My last beef with the bullshit sexist outfits is that they even spilled over into the classic Final Fantasy jobs that appeared among the garb choices. Here are the six iconic final fantasy jobs/classes that showed up as garb choices:

FF Class Garbs

And here’s how those classes have typically been rendered in other series. (Yes I’m ignoring X-2. It was one game and didn’t match with how the jobs/classes are typically portrayed):

jobs

So looking at the Red Mage and Black Mage garbs, I have to say that I actually really like them! The red mage is absolutely true to form. And the Black Mage is actually a really nice feminine version of the typical unisex Bklack Mage design while still not being ridiculously impractical or fanservice-y.

The Dragoon and the Dark Knight I was much less happy with. They’re certainly much better than most of the other sexualized armors, but would it have killed them to include pants? The armors are so good except for that pesky lack of pants!

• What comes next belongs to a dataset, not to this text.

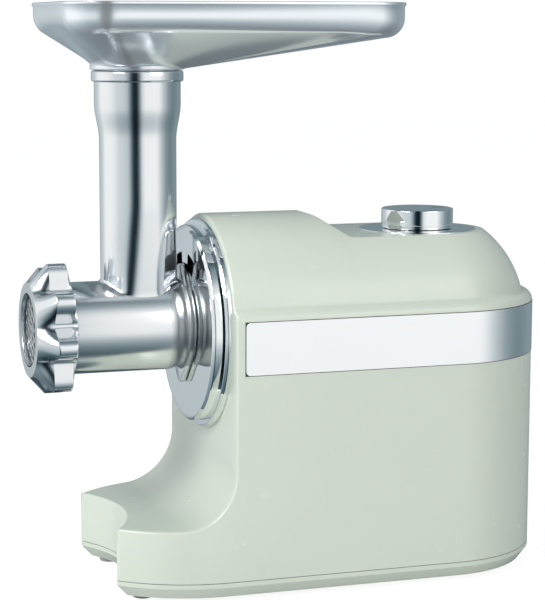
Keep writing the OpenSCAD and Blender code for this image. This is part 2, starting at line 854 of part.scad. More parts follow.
module armature_core() {
    slots = 12;
    color("dimgray") along_x(core_x0, motor_z) difference() {
        cylinder(h = core_l, r = armature_r);
        translate([0, 0, -1]) cylinder(h = core_l + 2, r = motor_shaft_r);
        for (i = [0 : slots - 1]) rotate([0, 0, 360 / slots * i])
            translate([armature_r - 7, -1.5, -1]) cube([9, 3, core_l + 2]);
    }
}

module armature_windings() {
    color("chocolate") for (x = [core_x0 - coil_out, core_x1])
        tube_x(x, x + coil_out, armature_r - 2, motor_shaft_r + 3, motor_z);
}

module commutator() {
    bars = 24;
    color("peru") along_x(commutator_x0, motor_z) difference() {
        cylinder(h = commutator_l, r = commutator_r);
        translate([0, 0, -1]) cylinder(h = commutator_l + 2, r = motor_shaft_r);
        for (i = [0 : bars - 1]) rotate([0, 0, 360 / bars * i])
            translate([commutator_r - 1.2, -0.25, -1]) cube([2, 0.5, commutator_l + 2]);
    }
}

module cooling_fan() {
    blades = 9;
    color("gray") along_x(fan_x0, motor_z) difference() {
        union() {
            cylinder(h = 1.5, r = fan_r);
            cylinder(h = fan_l, r = fan_hub_r);
            for (i = [0 : blades - 1]) rotate([0, 0, 360 / blades * i])
                translate([fan_hub_r - 1, -0.75, 0]) cube([fan_r - fan_hub_r, 1.5, fan_l]);
        }
        translate([0, 0, -1]) cylinder(h = fan_l + 2, r = motor_shaft_r);
    }
}

module motor_bearings() {
    color("silver") for (x = [front_frame_x, rear_frame_x])
        tube_x(x, x + bearing_w, bearing_r, motor_shaft_r + run_gap, motor_z);
}

module motor_core() {
    color("slategray") difference() {
        translate([core_x0, -core_w / 2, motor_z - core_h / 2]) cube([core_l, core_w, core_h]);
        rod_x(core_x0 - 1, core_x1 + 1, pole_r, motor_z);
        for (y = coil_y0, z = [motor_z - coil_half, motor_z + coil_half - coil_side_h])
            translate([core_x0 - 1, y, z]) cube([core_l + 2, coil_w, coil_side_h]);
        studs(core_x0 - 1, core_x1 + 1);
    }
}

module field_coils() {
    color("chocolate") for (y = coil_y0, x = [core_x0 - coil_out, core_x1])
        translate([x, y, motor_z - coil_half]) cube([coil_out, coil_w, 2 * coil_half]);
}

// Four studs of the motor from x0 to x1.
module studs(x0, x1) {
    for (s = [-1, 1], t = [-1, 1]) translate([0, s * stud_y, t * stud_z]) rod_x(x0, x1, stud_r, motor_z);
}

// End frame across the motor with arms to its studs.
module end_frame(x) {
    bar_h = 2 * bearing_r + 4;
    difference() {
        union() {
            translate([x, -core_w / 2, motor_z - bar_h / 2]) cube([frame_t, core_w, bar_h]);
            for (y = [-core_w / 2, core_w / 2 - arm_w])
                translate([x, y, motor_z - core_h / 2]) cube([frame_t, arm_w, core_h]);
            rod_x(x, x + bearing_w, bearing_r + 3, motor_z);
        }
        rod_x(x - 1, x + bearing_w + 1, bearing_r, motor_z);
    }
}

module motor_front_frame() {
    color("silver") {
        end_frame(front_frame_x);
        studs(front_frame_x + 1, core_x0 + core_l / 2);
        for (s = [-1, 1]) translate([case_x1, s * (fan_r + 4) - 3, motor_z + core_h / 2 - 8])
            cube([front_frame_x + 1 - case_x1, 6, 8]);
    }
}

module motor_rear_frame() {
    color("silver") {
        end_frame(rear_frame_x);
        studs(core_x0 + core_l / 2, rear_frame_x + 1);
    }
}

module brush_holders() {
    color("goldenrod") for (s = [-1, 1]) difference() {
        translate([brush_x - 6, s > 0 ? commutator_r + 2 : -core_w / 2 + 6, motor_z - 5])
            cube([rear_frame_x - brush_x + 6, core_w / 2 - commutator_r - 8, 10]);
        translate([brush_x - 4, s > 0 ? commutator_r : -core_w / 2, motor_z - 3]) cube([8, core_w / 2, 6]);
    }
}

module carbon_brushes() {
    color("black") for (y = [commutator_r + 0.3, -commutator_r - 0.3 - brush_l])
        translate([brush_x - 4, y, motor_z - 3]) cube([8, brush_l, 6]);
}

module circuit_board() {
    color("seagreen") translate([board_x0, -board_w / 2, board_z]) cube([board_l, board_w, 1.6]);
    color("darkslategray") translate([board_x0 + 8, -14, board_z + 1.6]) cube([16, 12, 14]);
    color("tan") translate([board_x0 + 30, 4, board_z + 1.6]) cylinder(h = 16, r = 6);
}

module terminal_block() {
    color("ivory") translate([board_x0 + 36, -16, board_z + 1.6]) difference() {
        cube([10, 18, 12]);
        for (i = [0 : 2]) translate([5, 3 + 6 * i, 6]) cylinder(h = 7, r = 2);
    }
}

module cord_gland() {
    x0 = rear_x - wall - 4;
    color("dimgray") difference() {
        union() {
            rod_x(x0, rear_x, gland_r - 2, gland_z);
            rod_x(x0, x0 + 3, gland_r, gland_z);
        }
        rod_x(x0 - 1, rear_x + 1, gland_bore_r, gland_z);
    }
}

// ---------- grinding head ----------

module grinder_head() {
    color(satin) difference() {
        union() {
            rod_x(barrel_x0, neck_x0 - 1, thread_r);
            rod_x(nut_x1 + 0.5, neck_x0, barrel_r);
            rod_x(neck_x0 - 1, flange_x0 + 1, spigot_r - 0.8);
            rod_x(flange_x0, flange_x1, barrel_r);
            rod_x(flange_x0 + 1, spigot_x1, spigot_r);
            for (s = [-1, 1]) lug(s);
            catch();
            feed_tube();
        }
        rod_x(barrel_x0 - 1, chamber_x1, bore_r);
        rod_x(chamber_x1 - 1, front_x, journal_r + run_gap);
        rod_x(chamber_x1 + rear_wall, front_x, spigot_hole_r);
        translate([tube_x, 0, 0]) rotate_extrude() polygon([[0, axis_z], [tube_in_r, axis_z],
            [tube_in_r, taper_z0], [mouth_in_r, taper_z1], [mouth_in_r, tube_top + 1], [0, tube_top + 1]]);
    }
}

// Tapered lug with a round tip on the rear flange, at the top or at the bottom.
module lug(s) {
    tip_y = lug_r - lug_tip_r;
    a = acos((barrel_r - lug_tip_r) / tip_y);
    side = (barrel_r - 1) * [cos(a), sin(a)];
    tip = [tip_y, 0] + (lug_tip_r - 0.2) * [cos(a), sin(a)];
    translate([flange_x0, 0, axis_z]) rotate([90 * s, 0, 0]) rotate([90, 0, 90]) {
        linear_extrude(flange_t) polygon([side, tip, [tip.x, -tip.y], [side.x, -side.y]]);
        translate([tip_y, 0, 0]) cylinder(h = flange_t, r = lug_tip_r);
    }
}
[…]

The two I like the least are the Blue Mage and the White Mage. The Blue Mage, because it tosses all of the design history out the window in favor of sexay that happens to be mostly blue. And the White Mage, while I didn’t actually count it as suggestive, also feels really boring and girly. They didn’t include any red in the design, the silhoutte is completely different, and there isn’t anything remotely priest-like about that dress. Which, honestly. If even X-2 managed to have sexay outfits that still recognizably adhered to the iconic class outfit design, what was their freaking excuse? It strikes me as being just plain lazy.